An attorney of one of the partners in a project for establishing a factory using gamma radiation for sterilization, nuclear energy that was considered “green”, came with another partner (the entrepreneur) for consultation on how to solve the conflict between a third partner and the entrepreneur, and save the project, which was effectively lost and without a future.
As part of the solution to the conflict and freeing the project’s logjam, the project was advanced both in solving the dispute between the partners and in the form of a projector to lead the project practically.
At the same time as the negotiations for resolving the conflict, and as a first stage, the connections with the regulatory parties (the investment center) and with the Canadian know-how and equipment supplier was resumed and the project’s business concept was changed in terms of planning its formation, to allow for better business flexibility and results to be achieved.

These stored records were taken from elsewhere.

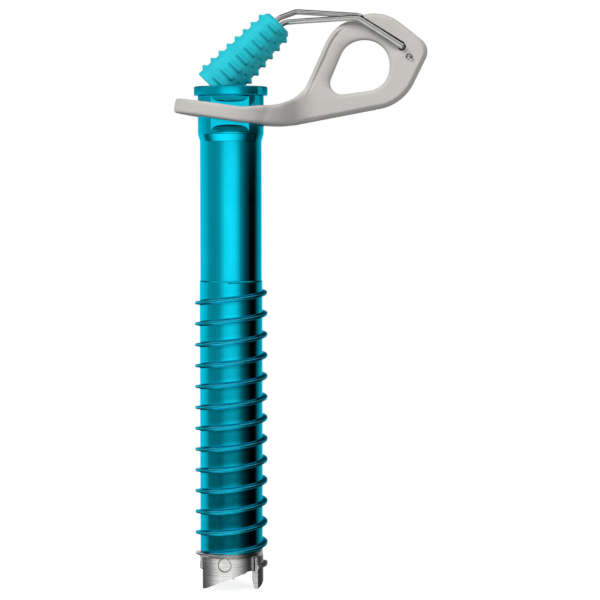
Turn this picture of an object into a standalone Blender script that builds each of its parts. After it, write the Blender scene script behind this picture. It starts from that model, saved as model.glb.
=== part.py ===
"""Ice climbing screw: threaded tube, toothed steel crown, tilting hanger and folding crank.

Units are metres, +Z up. The origin is on the tube's axis at the height of the tooth tips. The
hanger's eye lies towards +X. Angles about the tube count from the front (-Y) towards +X.
"""

from math import ceil, cos, pi, radians, sin, tan

import bmesh
import bpy
from mathutils import Matrix, Vector

MM = 0.001

# Clearances
GAP = 0.3 * MM
HANGER_PLAY = 0.45 * MM

# Screw body
SCREW_LENGTH = 160.0 * MM
TUBE_RADIUS = 9.8 * MM
WALL = 1.8 * MM
BORE_RADIUS = TUBE_RADIUS - WALL
TURN_STEPS = 28

# Ice thread
ROOT_RADIUS = TUBE_RADIUS + 0.2 * MM
THREAD_HEIGHT = 1.6 * MM
THREAD_BASE = 1.6 * MM
THREAD_CREST = 0.75 * MM
THREAD_PITCH = 6.7 * MM
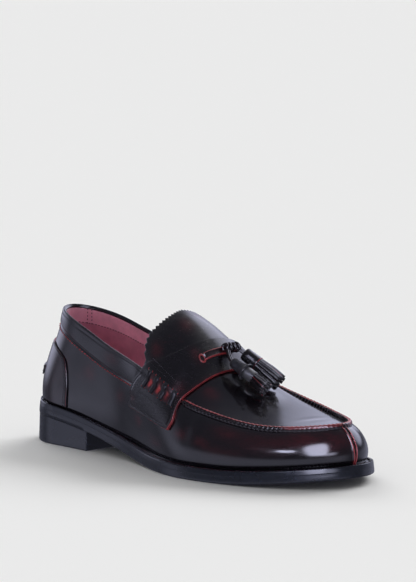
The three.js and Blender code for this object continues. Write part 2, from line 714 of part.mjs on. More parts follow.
function heelTab() {
  const base = 2 * GAP + COUNTER_EASE + COUNTER_THICKNESS;
  const grid = (d) => [TAB.low, TAB.high].map((w) => heelRow(TAB.reach, w, d));
  return sheetSolid(grid(base + TAB_THICKNESS), grid(base));
}

// Tassels

// Directions across an axis: to the side, and away from the surface
function frameOf(axis, up) {
  const side = axis.clone().cross(up).normalize();
  return { side, lift: side.clone().cross(axis).normalize() };
}

// Round section, a little flattened towards the surface
function disc(centre, axis, up, radius, sides) {
  const { side, lift } = frameOf(axis, up);
  return steps(sides - 1, 0, 2 * Math.PI * (1 - 1 / sides)).map((angle) => (
    along(along(centre, side, radius * Math.cos(angle)), lift, radius * FLATTENED * Math.sin(angle))
  ));
}

const turned = (start, axis, up, stations, sides) => (
  barSolid(stations.map(([d, r]) => disc(along(start, axis, d), axis, up, r, sides)))
);

// One strip of the fringe, a flat bar that leans out from the axis
function fringeStrip(start, axis, up, angle, length) {
  const { side, lift } = frameOf(axis, up);
  const ray = side.clone().multiplyScalar(Math.cos(angle)).addScaledVector(lift, FLATTENED * Math.sin(angle));
  const flat = ray.clone().cross(axis).normalize();
  const half = (Math.PI * FRINGE_RADIUS * STRIP.width) / FRINGE_STRIPS;
  const root = TASSEL_CAP_RADIUS * STRIP.root;
  return barSolid([0, 0.5, 1].map((k) => {
    const r = root + (FRINGE_RADIUS - root) * smooth(k * STRIP.spread);
    const d = TASSEL_CAP_LENGTH - STRIP_ROOT + (length + STRIP_ROOT) * k;
    const p = along(along(start, axis, d), ray, r);
    const corner = (a, b) => along(along(p, flat, a * half), ray, b);
    return [corner(-1, 0), corner(1, 0), corner(1, -STRIP_THICKNESS), corner(-1, -STRIP_THICKNESS)];
  }));
}

// Where a tassel starts and points: its cap rides on the strap, its fringe on the apron
function tasselAxis(name) {
  const { from, to } = TASSELS[name];
  const start = raised(from.at, from.u, strapTop(from.at, from.u) + TASSEL_CAP_RADIUS + TASSEL_CLEAR);
  const end = raised(to.at, to.u, FRINGE_RADIUS + TASSEL_CLEAR);
  const up = formNormal((from.at + to.at) / 2, (from.u + to.u) / 2);
  return { start, axis: end.sub(start).normalize(), up };
}

function tassel(name) {
  const { start, axis, up } = tasselAxis(name);
  const profile = CAP_SHAPE.map(([d, r]) => [TASSEL_CAP_LENGTH * d, TASSEL_CAP_RADIUS * r]);
  const cap = turned(start, axis, up, profile, CAP_SIDES);
  const core = turned(start, axis, up, [
    [TASSEL_CAP_LENGTH * CORE.from, TASSEL_CAP_RADIUS * CORE.fromRadius],
    [TASSEL_CAP_LENGTH + FRINGE_LENGTH * CORE.to, FRINGE_RADIUS * CORE.toRadius],
  ], CORE_SIDES);
  const strips = steps(FRINGE_STRIPS - 1, 0, FRINGE_STRIPS - 1).map((i) => {
    const length = FRINGE_LENGTH * (1 - STRIP_CUTS[i % STRIP_CUTS.length]);
    return fringeStrip(start, axis, up, (2 * Math.PI * (i + 0.5)) / FRINGE_STRIPS, length);
  });
  return joined([cap, core, ...strips]);
}

// The thong from its hole in the strap, the knot, and a neck to each tassel
function tasselTie() {
  const half = THONG_WIDTH / 2 / SHOE_LENGTH;
  const rows = steps(THONG_STEPS, THONG.from, THONG.to);
  const stations = () => [THONG.at - half, THONG.at + half];
  const strip = patch(rows, stations, strapTop, (at, u) => strapTop(at, u) + THONG_THICKNESS);
  const knot = raised(KNOT.at, KNOT.u, strapTop(KNOT.at, KNOT.u) + KNOT_RADIUS);
  const up = formNormal(KNOT.at, KNOT.u);
  const level = vec(0, 1, 0);
  const profile = KNOT_SHAPE.map(([d, r]) => [(d * KNOT_LENGTH) / 2, r * KNOT_RADIUS]);
  const ball = turned(knot, level, up, profile, KNOT_SIDES);
  const necks = Object.keys(TASSELS).map((name) => {
    const { start, axis } = tasselAxis(name);
    const bend = along(start, axis, -2 * NECK_RADIUS);
    const ring = (p, direction) => disc(p, direction, up, NECK_RADIUS, NECK_SIDES);
    return barSolid([ring(knot, bend.clone().sub(knot).normalize()), ring(bend, axis),
      ring(along(start, axis, -GAP), axis)]);
  });
  return joined([strip, ball, ...necks]);
}

// Pieces, their colours, and the group

const leather = { color: 0x1c0a0e, roughness: 0.22, metalness: 0 };
const pieces = [
  ['top_lift', topLift(), { color: 0x101012, roughness: 0.7, metalness: 0 }],
  ['heel_block', heelBlock(), { color: 0x16141a, roughness: 0.35, metalness: 0 }],
  ['outsole', outsole(), { color: 0x16141a, roughness: 0.35, metalness: 0 }],
  ['welt', welt(), { color: 0x141217, roughness: 0.45, metalness: 0 }],
  ['insole', insole(), { color: 0x7a4650, roughness: 0.85, metalness: 0 }],
  ['upper', upper(), leather],
  ['heel_counter', heelCounter(), leather],
  ['heel_tab', heelTab(), leather],
  ['tongue', tongue(), leather],
  ['saddle_strap', strap(), leather],
  ['side_lace_lateral', sideLace(-1), { color: 0x22161c, roughness: 0.35, metalness: 0 }],
  ['side_lace_medial', sideLace(1), { color: 0x22161c, roughness: 0.35, metalness: 0 }],
  ['tassel_tie', tasselTie(), leather],
  ['tassel_lateral', tassel('lateral'), leather],
  ['tassel_medial', tassel('medial'), leather],
];

const shoe = new THREE.Group();
for (const [name, geometry, look] of pieces) {
  const mesh = new THREE.Mesh(geometry, new THREE.MeshStandardMaterial(look));
  mesh.name = name;
  shoe.add(mesh);
}
shoe.position.x = -(heelDraw(0) + HEEL_LENGTH) / 2;

export default shoe;
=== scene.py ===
"""The looks of a tassel loafer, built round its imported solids. Sizes are in millimetres until a mesh is made."""

import math

import bpy
import numpy as np
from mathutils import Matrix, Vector


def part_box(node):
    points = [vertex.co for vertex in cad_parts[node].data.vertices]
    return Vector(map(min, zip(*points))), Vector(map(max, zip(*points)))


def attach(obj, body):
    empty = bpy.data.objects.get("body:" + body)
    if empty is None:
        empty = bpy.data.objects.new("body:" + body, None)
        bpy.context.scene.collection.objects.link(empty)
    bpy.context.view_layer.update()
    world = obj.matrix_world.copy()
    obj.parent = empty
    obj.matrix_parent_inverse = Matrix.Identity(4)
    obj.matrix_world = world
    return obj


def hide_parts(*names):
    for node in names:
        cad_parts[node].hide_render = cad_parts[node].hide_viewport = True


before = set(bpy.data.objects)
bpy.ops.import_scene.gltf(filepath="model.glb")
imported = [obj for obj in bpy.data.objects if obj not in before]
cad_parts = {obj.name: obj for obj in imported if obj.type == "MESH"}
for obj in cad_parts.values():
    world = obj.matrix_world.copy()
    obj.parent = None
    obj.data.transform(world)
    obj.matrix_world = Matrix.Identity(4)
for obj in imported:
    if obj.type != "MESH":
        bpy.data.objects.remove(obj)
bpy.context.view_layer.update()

# Driving sizes, in millimetres

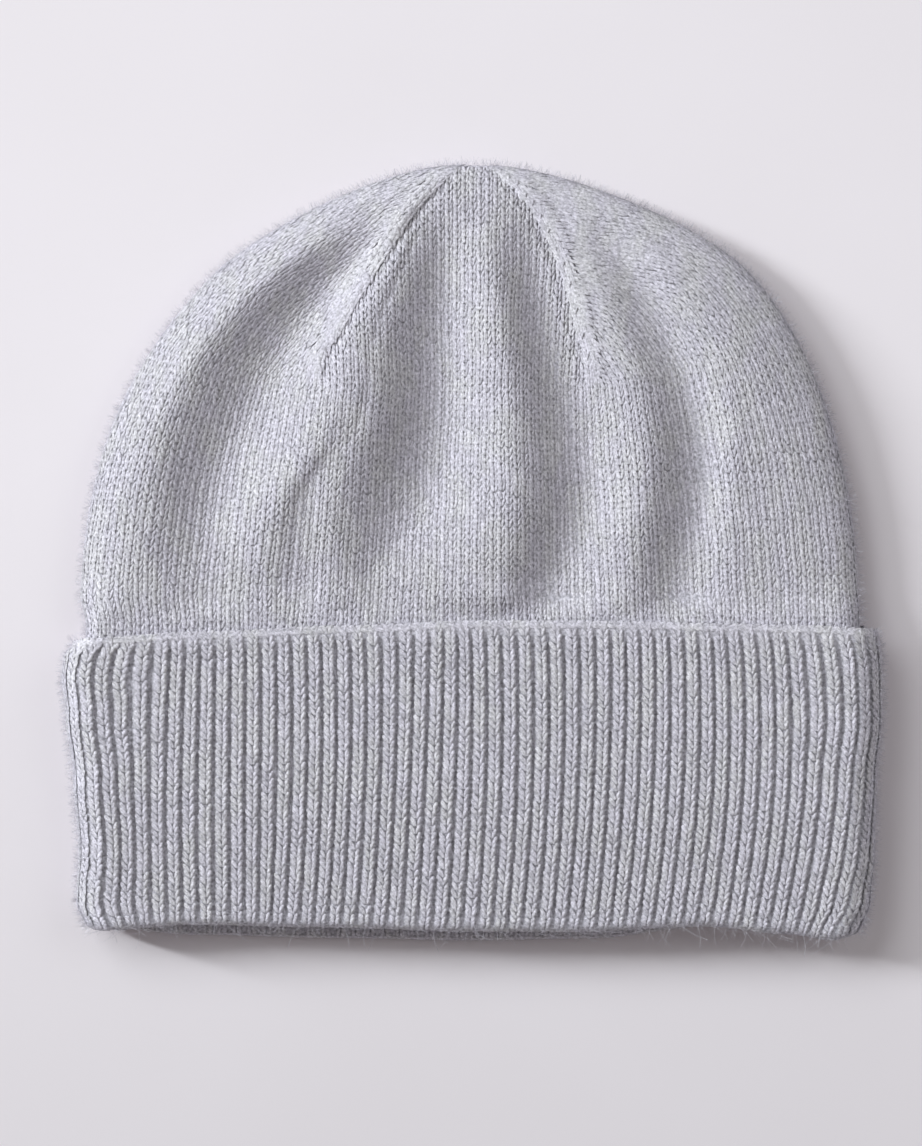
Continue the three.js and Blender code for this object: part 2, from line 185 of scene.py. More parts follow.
def fold_rise(x, y, inside):
    """Height of the soft folds over the crown's front."""
    lines, rises = (
        np.array([np.interp(y, *curves[number].T) for curves in fold_curves]) for number in (0, 1)
    )
    after = np.clip((lines < x).sum(0), 1, len(FOLDS) - 1)
    column = np.arange(len(x))
    share = eased(lines[after - 1, column], lines[after, column], x)
    start, end = rises[after - 1, column], rises[after, column]
    rise = start + (end - start) * share
    rise *= eased(*FOLDS_START_Y, y)
    rise *= 1 - eased(*FOLDS_END_Y, y)
    return rise * eased(*FOLDS_START_INSIDE, inside)


def seam_rise(x, y, sunk):
    """Height of the raised band beyond each seam of the front, and of the groove before it.
    The sunk ground behind the stitches only has a wide trough there."""
    rise = np.zeros(len(x))
    for name, curve in seam_curves.items():
        slope = np.interp(y, curve[:, 0], np.gradient(curve[:, 1], curve[:, 0]))
        off = (x - np.interp(y, curve[:, 0], curve[:, 1])) / np.hypot(1, slope)
        off *= -1 if name == "left" else 1
        band = eased(*SEAM_BAND_NEAR_SIDE, off) - eased(*SEAM_BAND_FAR_SIDE, off)
        from_groove = np.abs(off + SEAM_GROOVE_OFFSET)
        groove = 1 - eased(*SEAM_GROOVE_SIDE, from_groove)
        trough = 1 - eased(*SEAM_TROUGH_SIDE, from_groove)
        rise += np.where(sunk, -SEAM_TROUGH * trough, SEAM_RAISE * band - SEAM_GROOVE * groove)
    return rise * eased(*SEAM_RISES_Y, y) * (1 - eased(*SEAM_FADES_Y, y))


def crown_surface(plan, face, sunk=False):
    """Puts places given from above onto the crown's outside."""
    x, y = plan[:, 0], plan[:, 1]
    inside = rim_distance(x, y)
    out_of_cuff = eased(*CUFF_EDGE_Y, y)
    cuff_middle = CUFF_THICKNESS / 2
    hidden_half = cuff_middle - CUFF_OUTER_WALL - LAYER_GAP
    top = cuff_middle + hidden_half + (CROWN_REST_TOP - cuff_middle - hidden_half) * out_of_cuff
    bottom = (cuff_middle - hidden_half) * (1 - out_of_cuff)
    middle = (top + bottom) / 2
    reach = hidden_half + (EDGE_REACH[face] - hidden_half) * out_of_cuff
    rounded = np.sqrt(1 - (1 - np.minimum(1, inside / reach)) ** 2)
    surface = bottom
    if face > 0:
        surface = top + fold_rise(x, y, inside) + seam_rise(x, y, sunk)
    return np.column_stack((x, y, middle + (surface - middle) * rounded))


# The jersey's stitches: rows run level over the front and turn up to the rim beyond a seam,
# columns run up from the cuff. Each stitch is a V of two wool strands. In the band along a
# seam the strands are thicker and stand higher, and near the tip the bands grow narrow.
ROWS_TO_SEAMS = 37
ROWS_TO_TIP = 72
ROWS_IN_CUFF = 4
COLUMNS = {"short side": 25, "long side": 32, "middle": 36}
BAND_COLUMNS = 2
LEAST_SIDE_COLUMNS = 5
SEAM_OVERLAP = 0.6
MIDDLE_FAN = 0.12
WAVES = 8
WAVE_TURN = 0.8
RIM_ROW = (SEAM_START_Y - CROWN_BASE_Y) / ROWS_TO_SEAMS
RIM_STRETCH_POWER = 2.2
RIM_LENGTH = np.linalg.norm(np.diff(RIMS[-1], axis=0), axis=1).sum()
FLAT_BEYOND_EDGE = 200


def rolled_edge(face):
    """Distances over the rounded edge, and how far in from above each of them reaches."""
    turn = np.linspace(0, np.pi / 2, 80)
    reach = EDGE_REACH[face] * (1 - np.cos(turn))
    height = CROWN_REST_TOP / 2 * np.sin(turn)
    over = np.concatenate(((0,), np.cumsum(np.hypot(np.diff(reach), np.diff(height)))))
    return [np.append(line, line[-1] + FLAT_BEYOND_EDGE) for line in (over, reach)]


EDGE_ROLLS = {face: rolled_edge(face) for face in (1, -1)}
ROLL_EXTRA = {face: EDGE_ROLLS[face][0][-2] - EDGE_ROLLS[face][1][-2] for face in (1, -1)}


def roll_plan(face, surface_distance):
    """How far in from above a place is that lies this far over the rounded edge."""
    return np.interp(surface_distance, *EDGE_ROLLS[face])


def row_level(row):
    """The height of a row at the crown's middle, where rows crowd towards the tip."""
    share = np.clip((row - ROWS_TO_SEAMS) / (ROWS_TO_TIP - ROWS_TO_SEAMS), 0, 1)
    low = CROWN_BASE_Y + (SEAM_START_Y - CROWN_BASE_Y) * row / ROWS_TO_SEAMS
    left = (TIP_Y - SEAM_START_Y + ROLL_EXTRA[1]) * (1 - share)
    return np.where(row <= ROWS_TO_SEAMS, low, TIP_Y - roll_plan(1, left))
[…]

Based on updated data from the Canadian supplier, before a final deal was worked out with it, a decent business plan was prepared to allow for enrolling outside financing sources, including Canadian governmental financing for acquiring Canadian know-how and equipment.
Although the newly chosen area (according to the new business concept and after checks and approval of the atomic energy committee) was outside the Green Line, negotiations started (alongside the negotiations with the Canadian supplier) with a Canadian governmental financing entity. This financing entity announced, in reply to a 100% financing request, that it could finance only 85%, subject to improving the capital structure of the company that had incorporated the venture – which capital was based on a shareholder loan.
Later, a then well-known real estate developer was enrolled in the project, which demanded a change in the engagement structure, which demand resulted in the provision of services to cease (see litigation chapter – “claim as leverage for negotiations”).